* _Directions for this task_:
Your task is to write out the lines from the line containing "obj.matrix_world = Matrix.Identity(4)" through the last line of the material, exactly.

* _Given material_:
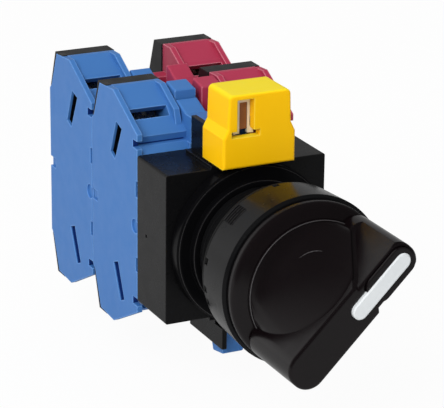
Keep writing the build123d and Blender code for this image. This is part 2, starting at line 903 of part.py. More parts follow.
def case(nose):
    outer = -block_half_width
    inside = outer + plate_thickness
    body = slab(plate_outline(0), outer, inside + 0.01)
    body += slab(body_outline, inside, -case_inner)
    rib = [
        (rib_start, slope_start + rise_per_run * rib_start),
        (slope_run, block_half_height),
        (case_depth, block_half_height - 0.1),
        (case_depth, lower_slope_start[1]),
        (rib_foot[0], lower_slope_start[1]),
        rib_foot,
    ]
    front_fill = [
        (0, core_half_height),
        (band_run, band_height + band_rise),
        (groove_floor, band_height + band_rise),
        lower_slope_start,
        slot_lower,
        (slot_lower[0], core_half_height),
    ]
    core = both_halves([(0, core_half_height), (case_depth, core_half_height)])
    body += slab(core, -case_inner - 0.01, -core_inner)
    ridge_front = block_pitch + tooth_rear + part_gap
    ridge = [
        (ridge_front, core_half_height - 1),
        (ridge_front, ridge_height),
        (ridge_front + ridge_length, ridge_height),
        (ridge_front + ridge_length, core_half_height - 1),
    ]
    for turn in (lambda points: points, flip):
        body += slab(turn(rib), -case_inner - rib_width, -case_inner)
        body += slab(turn(front_fill), -case_inner, -arm_outer)
        arm = slab(turn(latch_arm(nose)), -arm_outer, -arm_inner)
        outermost = [edge for edge in arm.edges() if abs(edge.center().Z) > arm_top + arm_edge]
        body += fillet(outermost, arm_edge)
        body += slab(turn(ridge), -arm_outer, -arm_inner)
        body -= slab(turn(terminal_room), inside + wall, -slot_inner)
        body -= slab(turn(slot_outline), inside + 0.2, -slot_inner)
        neck = [
            (strip_front - 0.3, chamber_half_height - 1),
            (strip_front - 0.3, terminal_floor + 0.5),
            (case_depth + 1, terminal_floor + 0.5),
            (case_depth + 1, chamber_half_height - 1),
        ]
        body -= slab(turn(neck), -strip_far - 0.2, -slot_inner)
        groove = [
            (-1, band_height + band_rise),
            (groove_notch_depth, band_height + band_rise),
            (groove_notch_depth, lower_slope_start[1]),
            (-1, lower_slope_start[1]),
        ]
        body -= slab(turn(groove), outer - 1, inside + 0.02)
    body -= block_of(
        (inside + wall, -case_inner - wall), (chamber_front, case_depth + 1), (-chamber_half_height, chamber_half_height)
    )
    opening = (-plunger_far - running_fit, -plunger_near + running_fit)
    tall = plunger_half_height + running_fit
    body -= block_of(opening, (-1, chamber_front + 1), (-tall, tall))
    body -= slab(window_outline, outer - 1, inside + wall / 2)
    body -= block_of((inside, inside + wall + 0.1), *window_room)
    body -= slab(narrow_outline, outer - 1, inside + seat_gap)
    for low, high in edge_notches:
        body -= block_of((outer - 1, inside), (-1, edge_notch_depth), (low, high))
    station, height = dimple_centre
    dimple = Plane(origin=(outer + dimple_depth, station, height), x_dir=(0, 1, 0), z_dir=(-1, 0, 0))
    body -= extrude(dimple * Circle(dimple_radius), dimple_depth + 1)
    body -= block_of(
        (outer - 1, outer + rear_notch_depth), (rear_notch_from, block_depth + 1), rear_notch_heights
    )
    return body


def base():
    outer = -block_half_width
    front = case_depth + seat_gap
    outline = both_halves(
        [(front, base_half_height), (base_fall_start, base_half_height), (base_depth, base_rear_height)]
    )
    body = slab(outline, outer, -base_inner)
    body -= slab(plate_outline(seat_gap), outer - 1, outer + plate_thickness + seat_gap)
    core = both_halves([(front, core_half_height), (base_depth, core_half_height)])
    body += slab(core, -base_inner - 0.01, -core_inner)
    body -= block_of(
        (-chamber_outer, -case_inner - wall),
        (front - 1, base_depth - base_floor),
        (-chamber_half_height, chamber_half_height),
    )
    seat = block_of(
        (-ear_station - spring_radius - spring_wire - 0.6, -plunger_far - 0.2),
        (front, base_depth - base_floor + 0.2),
        (-ear_half_height, ear_half_height),
    )
    body += seat
    opening = (-plunger_far - running_fit, -plunger_near + running_fit)
    tall = plunger_half_height + running_fit
    body -= block_of(opening, (front - 1, base_depth + 1), (-tall, tall))
    return body


plunger_middle = -(plunger_near + plunger_far) / 2
screw_middle = -(strip_near + strip_far) / 2
plunger_rear = plunger_front + block_pitch - seat_gap
contact_face = {
    "no": strip_front - contact_thickness - contact_gap,
    "nc": strip_front + strip_thickness + contact_thickness + contact_gap + push_travel,
}


def bridge_front(kind):
    """Station of the bridge's front face while the plunger is pushed in."""
    if kind == "no":
        return contact_face[kind] - contact_thickness - bridge_thickness
    return contact_face[kind] + contact_thickness


def plunger(kind):
    body = block_of(
        (-plunger_far, -plunger_near), (plunger_front, plunger_rear), (-plunger_half_height, plunger_half_height)
    )
    ear = block_of(
        (-ear_station - spring_radius - spring_wire, -plunger_far + 0.1),
        (ear_front, ear_front + ear_thickness),
        (-ear_half_height, ear_half_height),
    )
    body += ear
    front = bridge_front(kind)
    half = bridge_half_width + running_fit
    body -= block_of(
        (plunger_middle - half, plunger_middle + half),
        (front - running_fit, front + bridge_thickness + running_fit),
        (-plunger_half_height - 1, plunger_half_height + 1),
    )
    return body


def bridge(kind):
    front = bridge_front(kind)
    body = block_of(
        (plunger_middle - bridge_half_width, plunger_middle + bridge_half_width),
        (front, front + bridge_thickness),
        (-bridge_end, bridge_end),
    )
    for sign in (1, -1):
        start = front + bridge_thickness if kind == "no" else front - contact_thickness
        body += rod(contact_radius, start, start + contact_thickness, x=plunger_middle, z=sign * contact_height)
    return body


def terminal(kind):
    slant = clamp_plate_half / math.sqrt(2)
    low = (screw_station - slant, screw_height - slant)
    line = [
        (strip_front + strip_thickness / 2, contact_height - contact_radius - 0.2),
        (strip_front + strip_thickness / 2, low[1] - 0.3),
        (low[0] + 0.35, low[1] + 0.35),
        (screw_station + slant, screw_height + slant),
    ]
    body = strip(line, strip_thickness, -strip_far, -strip_near)
    start = strip_front - contact_thickness if kind == "no" else strip_front + strip_thickness
    body += rod(contact_radius, start, start + contact_thickness, x=plunger_middle, z=contact_height)
    axis = Plane(
        origin=(screw_middle, screw_station, screw_height), x_dir=(1, 0, 0), z_dir=(0, -1, 1)
    )
    body -= extrude(axis * Circle(screw_shank_radius + running_fit), 2, both=True)
    return body


def screw():
    axis = Plane(
        origin=(screw_middle, screw_station, screw_height), x_dir=(1, 0, 0), z_dir=(0, -1, 1)
    )
    lift = strip_thickness / 2 + seat_gap
    body = extrude(axis.offset(lift) * Circle(screw_head_radius), screw_head)
    body += extrude(axis.offset(-screw_shank) * Circle(screw_shank_radius), screw_shank + lift)
    for angle in (0, 90):
        slot = axis.offset(lift + screw_head - screw_slot_depth) * Rectangle(
            screw_slot, 1.4 * screw_head_radius, rotation=angle
        )
        body -= extrude(slot, screw_slot_depth + 1)
    return body


def spring():
    """Coil of short straight lengths with a ring section of few sides."""
    start = ear_front + ear_thickness + seat_gap + spring_wire
    height = case_depth - spring_wire - start
    radius = spring_radius - spring_wire
    steps = spring_turns * spring_sides
    points = []
    for index in range(steps + 1):
        turn = 2 * math.pi * index / spring_sides
        points.append(
            (radius * math.cos(turn) - ear_station, start + height * index / steps, radius * math.sin(turn))
        )
    path = Polyline(*points)
    section = Plane(origin=path @ 0, z_dir=path % 0) * RegularPolygon(spring_wire, wire_sides)
    return sweep(section, path=path, transition=Transition.RIGHT)


def place(shape, side, station):
    if side > 0:
        shape = mirror(shape, about=Plane.YZ)
    return Pos(0, block_front + station, block_rise) * shape


def both_screws():
    upper = screw()
    return [upper, mirror(upper, about=Plane.XY)]


columns = {"no": (-1, nose_blue), "nc": (1, nose_magenta)}
stages = {"front": 0.0, "rear": block_pitch}
for stage, station in stages.items():
    for kind, (side, nose) in columns.items():
        name = stage + "_" + kind
        upper = terminal(kind)
        parts[name + "_case"] = place(case(nose), side, station)
        parts[name + "_base"] = place(base(), side, station)
        parts[name + "_upper_terminal"] = place(upper, side, station)
        parts[name + "_lower_terminal"] = place(mirror(upper, about=Plane.XY), side, station)
        parts[name + "_terminal_screws"] = Compound(
            children=[place(item, side, station) for item in both_screws()]
        )
        parts[name + "_plunger"] = place(plunger(kind), side, station)
        parts[name + "_contact_bridge"] = place(bridge(kind), side, station)
        parts[name + "_return_spring"] = place(spring(), side, station)

for name, shape in parts.items():
    export_step(shape, os.path.join("parts", name + ".step"))
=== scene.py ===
import json
import math

import bmesh
import bpy
from mathutils import Matrix, Vector
from mathutils.bvhtree import BVHTree


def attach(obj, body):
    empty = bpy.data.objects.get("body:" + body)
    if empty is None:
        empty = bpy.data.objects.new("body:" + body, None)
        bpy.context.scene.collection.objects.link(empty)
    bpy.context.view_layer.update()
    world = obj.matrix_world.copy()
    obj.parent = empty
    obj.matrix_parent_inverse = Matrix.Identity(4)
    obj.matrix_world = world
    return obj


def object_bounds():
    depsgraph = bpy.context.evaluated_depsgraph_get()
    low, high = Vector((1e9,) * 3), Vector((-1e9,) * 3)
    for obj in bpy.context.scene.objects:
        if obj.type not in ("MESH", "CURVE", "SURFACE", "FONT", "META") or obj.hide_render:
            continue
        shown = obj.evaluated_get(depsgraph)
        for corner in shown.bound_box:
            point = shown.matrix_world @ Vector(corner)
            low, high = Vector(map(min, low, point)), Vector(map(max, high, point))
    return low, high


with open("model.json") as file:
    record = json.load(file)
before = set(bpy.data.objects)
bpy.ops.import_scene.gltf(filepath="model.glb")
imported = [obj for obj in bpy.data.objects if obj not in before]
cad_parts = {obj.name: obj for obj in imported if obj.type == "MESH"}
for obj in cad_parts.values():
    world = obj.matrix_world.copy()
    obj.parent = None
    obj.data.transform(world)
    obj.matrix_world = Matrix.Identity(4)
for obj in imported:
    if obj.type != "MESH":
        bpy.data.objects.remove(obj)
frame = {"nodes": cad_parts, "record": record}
cad_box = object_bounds()
nodes = frame["nodes"]
MM = 0.001


# Camera at the photograph's viewing angle
IMAGE_WIDTH = 444
IMAGE_HEIGHT = 408
FOCAL_PIXELS = 2346.61
CENTRE_PIXELS = (216.07, 202.48)
AZIMUTH, ELEVATION, ROLL = (math.radians(a) for a in (-25.881, 19.626, 0.614))
TARGET = Vector((0.0, 32.0, 0.0)) * MM
DISTANCE = 417.98 * MM
OFFSET = Vector((-3.637, -0.045)) * MM
SENSOR = 36.0

back = Vector((
    math.sin(AZIMUTH) * math.cos(ELEVATION),
    -math.cos(AZIMUTH) * math.cos(ELEVATION),
    math.sin(ELEVATION),
))
level_right = Vector((math.cos(AZIMUTH), math.sin(AZIMUTH), 0.0))
level_up = back.cross(level_right)
right = math.cos(ROLL) * level_right + math.sin(ROLL) * level_up
up = -math.sin(ROLL) * level_right + math.cos(ROLL) * level_up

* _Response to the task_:
    obj.matrix_world = Matrix.Identity(4)
for obj in imported:
    if obj.type != "MESH":
        bpy.data.objects.remove(obj)
frame = {"nodes": cad_parts, "record": record}
cad_box = object_bounds()
nodes = frame["nodes"]
MM = 0.001


# Camera at the photograph's viewing angle
IMAGE_WIDTH = 444
IMAGE_HEIGHT = 408
FOCAL_PIXELS = 2346.61
CENTRE_PIXELS = (216.07, 202.48)
AZIMUTH, ELEVATION, ROLL = (math.radians(a) for a in (-25.881, 19.626, 0.614))
TARGET = Vector((0.0, 32.0, 0.0)) * MM
DISTANCE = 417.98 * MM
OFFSET = Vector((-3.637, -0.045)) * MM
SENSOR = 36.0

back = Vector((
    math.sin(AZIMUTH) * math.cos(ELEVATION),
    -math.cos(AZIMUTH) * math.cos(ELEVATION),
    math.sin(ELEVATION),
))
level_right = Vector((math.cos(AZIMUTH), math.sin(AZIMUTH), 0.0))
level_up = back.cross(level_right)
right = math.cos(ROLL) * level_right + math.sin(ROLL) * level_up
up = -math.sin(ROLL) * level_right + math.cos(ROLL) * level_up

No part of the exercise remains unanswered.